I don’t want to go too much into detail about quantizations, here, but just state, that a quantization to 4 bit (the q4) is a sensible compromise and that it’s usually recommended to run larger models with up to q4 quantization than smaller ones without or lower quantization. When it comes to quantization methods, I refer you to the excellent TheBloke. He provides many quantizations for many models and also desribes the recommended use cases. This is what he says about Q4_0:

[Q4_0] - legacy; small, very high quality loss - prefer using Q3_K_M

– TheBloke

Anyway, let’s stick with the default method, here, and try to run a model that is too large for my GPU, even in this level of quantization:

ollama run llama2:13b-chat

It works. This is possible, because Ollama lets llama.cpp run only some of the layers on the GPU. You can configure how many, exactly, but I leave this for another post.

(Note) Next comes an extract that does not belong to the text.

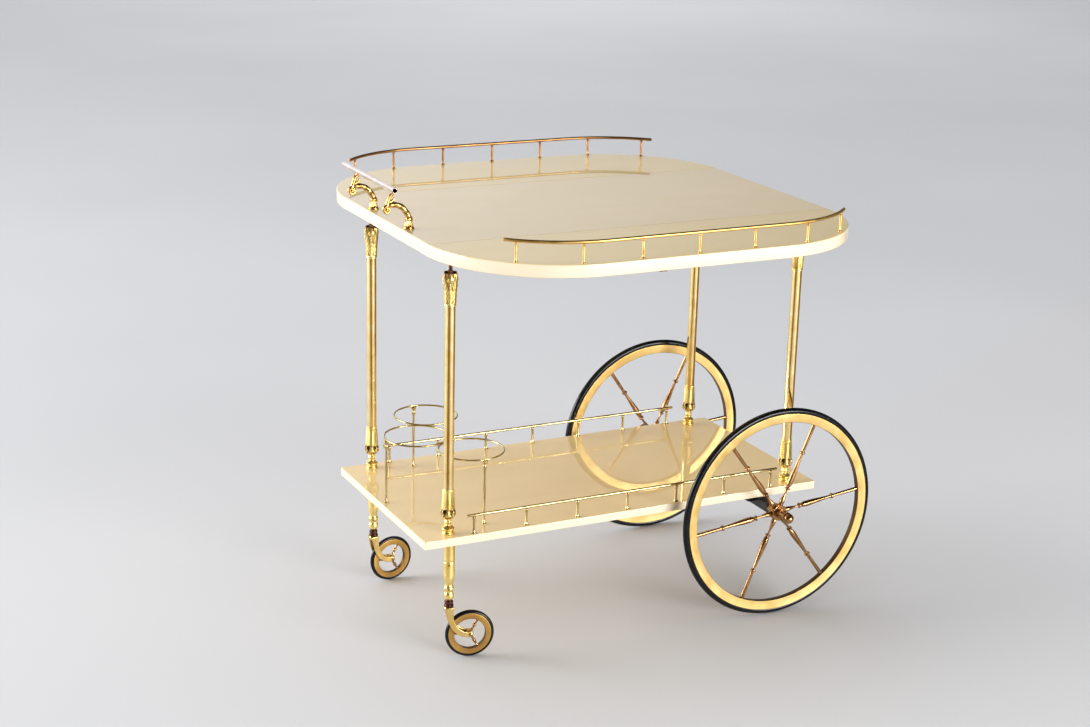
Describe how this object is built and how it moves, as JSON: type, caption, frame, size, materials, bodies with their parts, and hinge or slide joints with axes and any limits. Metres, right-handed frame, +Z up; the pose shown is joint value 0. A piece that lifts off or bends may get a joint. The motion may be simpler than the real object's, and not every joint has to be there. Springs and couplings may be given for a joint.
{
  "type": "drop-leaf serving trolley",
  "caption": "Rolling drinks trolley with a gallery-railed drop-leaf top, lower shelf with bottle rings, large spoked wheels and swivel castors.",
  "frame": {"origin": "on the floor, under the middle of the trolley's bounding box", "axes": "+X along the trolley's length from the handle to the large wheels, +Y to the back, +Z up"},
  "size_m": [0.8822, 0.793, 0.7946],
  "materials": {
    "lacquered_board": "high-gloss ivory lacquer over parchment",
    "polished_brass": "polished, lightly aged",
    "cast_brass": "cast and polished relief",
    "copper_bronze": "turned copper-toned bronze",
    "rim_brass": "satin polished flat face",
    "black_rubber": "smooth black rubber",
    "dark_steel": "darkened steel",
    "axle_steel": "plain turned steel",
    "black_beam": "black painted steel bar",
    "stay_wood": "reddish-brown oiled hardwood"
  },
  "bodies": {
    "frame": {"top_panel": "lacquered_board", "hinge_plates_fixed": "polished_brass", "hinge_pins": "dark_steel", "stay_brackets": "polished_brass", "post_front_left": "polished_brass", "post_front_right": "polished_brass", "post_back_left": "polished_brass", "post_back_right": "polished_brass", "post_capitals": "cast_brass", "post_feet": "cast_brass", "tie_rods": "dark_steel", "tie_rod_nuts": "dark_steel", "lower_shelf": "lacquered_board", "shelf_rail_front": "polished_brass", "shelf_rail_back": "polished_brass", "shelf_rail_posts_front": "polished_brass", "shelf_rail_posts_back": "polished_brass", "bottle_ring_front": "polished_brass", "bottle_ring_middle": "polished_brass", "bottle_ring_back": "polished_brass", "bottle_ring_legs": "polished_brass", "handle_tube": "polished_brass", "handle_bracket_front": "cast_brass", "handle_bracket_back": "cast_brass", "axle_beam": "black_beam", "axle": "axle_steel", "axle_nuts": "axle_steel", "castor_leg_front": "cast_brass", "castor_leg_back": "cast_brass"},
    "leaf_front_body": {"leaf_front": "lacquered_board", "gallery_rail_front": "polished_brass", "gallery_posts_front": "polished_brass", "hinge_plates_front": "polished_brass"},
    "stay_front_body": {"stay_arm_front": "stay_wood"},
    "wheel_front_body": {"wheel_tyre_front": "black_rubber", "wheel_rim_front": "rim_brass", "wheel_spokes_front": "copper_bronze", "wheel_hub_front": "copper_bronze", "hub_cap_front": "copper_bronze"},
    "castor_front_body": {"castor_stem_front": "dark_steel", "castor_fork_front": "polished_brass", "castor_axle_front": "dark_steel"},
    "castor_front_wheel_body": {"castor_tyre_front": "black_rubber", "castor_rim_front": "rim_brass"},
    "leaf_back_body": {"leaf_back": "lacquered_board", "gallery_rail_back": "polished_brass", "gallery_posts_back": "polished_brass", "hinge_plates_back": "polished_brass"},
    "stay_back_body": {"stay_arm_back": "stay_wood"},
    "wheel_back_body": {"wheel_tyre_back": "black_rubber", "wheel_rim_back": "rim_brass", "wheel_spokes_back": "copper_bronze", "wheel_hub_back": "copper_bronze", "hub_cap_back": "copper_bronze"},
    "castor_back_body": {"castor_stem_back": "dark_steel", "castor_fork_back": "polished_brass", "castor_axle_back": "dark_steel"},
    "castor_back_wheel_body": {"castor_tyre_back": "black_rubber", "castor_rim_back": "rim_brass"}
  },
  "joints": [
    {"name": "leaf_front_fold", "type": "hinge", "parent": "frame", "child": "leaf_front_body", "pos_m": [-0.033, -0.19, 0.7], "axis": [1, 0, 0], "range_deg": [0, 90]},
    {"name": "stay_front_fold", "type": "hinge", "parent": "frame", "child": "stay_front_body", "pos_m": [-0.095, -0.186, 0.688], "axis": [1, 0, 0], "range_deg": [0, 92.8]},
    {"name": "wheel_front_spin", "type": "hinge", "parent": "frame", "child": "wheel_front_body", "pos_m": [0.249, -0.228, 0.192], "axis": [0, 1, 0], "continuous": true},
    {"name": "castor_front_swivel", "type": "hinge", "parent": "frame", "child": "castor_front_body", "pos_m": [-0.359, -0.172, 0.1], "axis": [0, 0, 1], "continuous": true},
    {"name": "castor_front_spin", "type": "hinge", "parent": "castor_front_body", "child": "castor_front_wheel_body", "pos_m": [-0.32392, -0.1801, 0.042], "axis": [0.225, 0.9744, 0], "continuous": true},
    {"name": "leaf_back_fold", "type": "hinge", "parent": "frame", "child": "leaf_back_body", "pos_m": [-0.033, 0.19, 0.7], "axis": [-1, 0, 0], "range_deg": [0, 90]},
    {"name": "stay_back_fold", "type": "hinge", "parent": "frame", "child": "stay_back_body", "pos_m": [-0.095, 0.186, 0.688], "axis": [-1, 0, 0], "range_deg": [0, 92.8]},
    {"name": "wheel_back_spin", "type": "hinge", "parent": "frame", "child": "wheel_back_body", "pos_m": [0.249, 0.228, 0.192], "axis": [0, 1, 0], "continuous": true},
    {"name": "castor_back_swivel", "type": "hinge", "parent": "frame", "child": "castor_back_body", "pos_m": [-0.359, 0.172, 0.1], "axis": [0, 0, 1], "continuous": true},
    {"name": "castor_back_spin", "type": "hinge", "parent": "castor_back_body", "child": "castor_back_wheel_body", "pos_m": [-0.32327, 0.17639, 0.042], "axis": [-0.1219, 0.9925, 0], "continuous": true}
  ],
  "couplings": [
    {"joint": "stay_front_fold", "follows": "leaf_front_fold", "ratio": 1.03},
    {"joint": "stay_back_fold", "follows": "leaf_back_fold", "ratio": 1.03}
  ]
}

At this point, you have Ollama running on your mashine with three interesting large language models, and you can prompt them with the command line tool and use the models via an OpenAI API compatible REST API. Next, you will get a very nice chat web ui, but first, test if the server now runs and actually serves a model:

(Invoke-WebRequest -method POST -Body '{"model":"llama2", "prompt":"Why is the sky blue?", "stream": false}' -uri http://localhost:11434/api/generate ).Content | ConvertFrom-json

Installing and Using OpenWebUI with Ollama

OpenWebUI (Formerly Ollama WebUI) is a ChatGPT-Style Web Interface for Ollama. It’s inspired by the OpenAI ChatGPT web UI, very user friendly, and feature-rich. Most importantly, it works great with Ollama.

The easiest way to install OpenWebUI is with Docker. To use this method, you need a Docker engine, like Docker Desktop or Rancher Desktop running on your local machine. I use it with Docker Desktop. With this in place, installing OpenWebUI is as simple as entering the following command:

docker run -d -p 3000:8080 --add-host=host.docker.internal:host-gateway -v open-webui:/app/backend/data --name open-webui --restart always ghcr.io/open-webui/open-webui:main

If you get a security warning, you need to confirm it so that Docker is allowed to run a server.

Now you can browse to [http://localhost:3000/], register a local account and start chatting. Select a model from the list, and enter a prompt. You can also try the llava model by uploading an image, if you like.

Happy prompting.

This post is licensed under CC BY 4.0 by the author.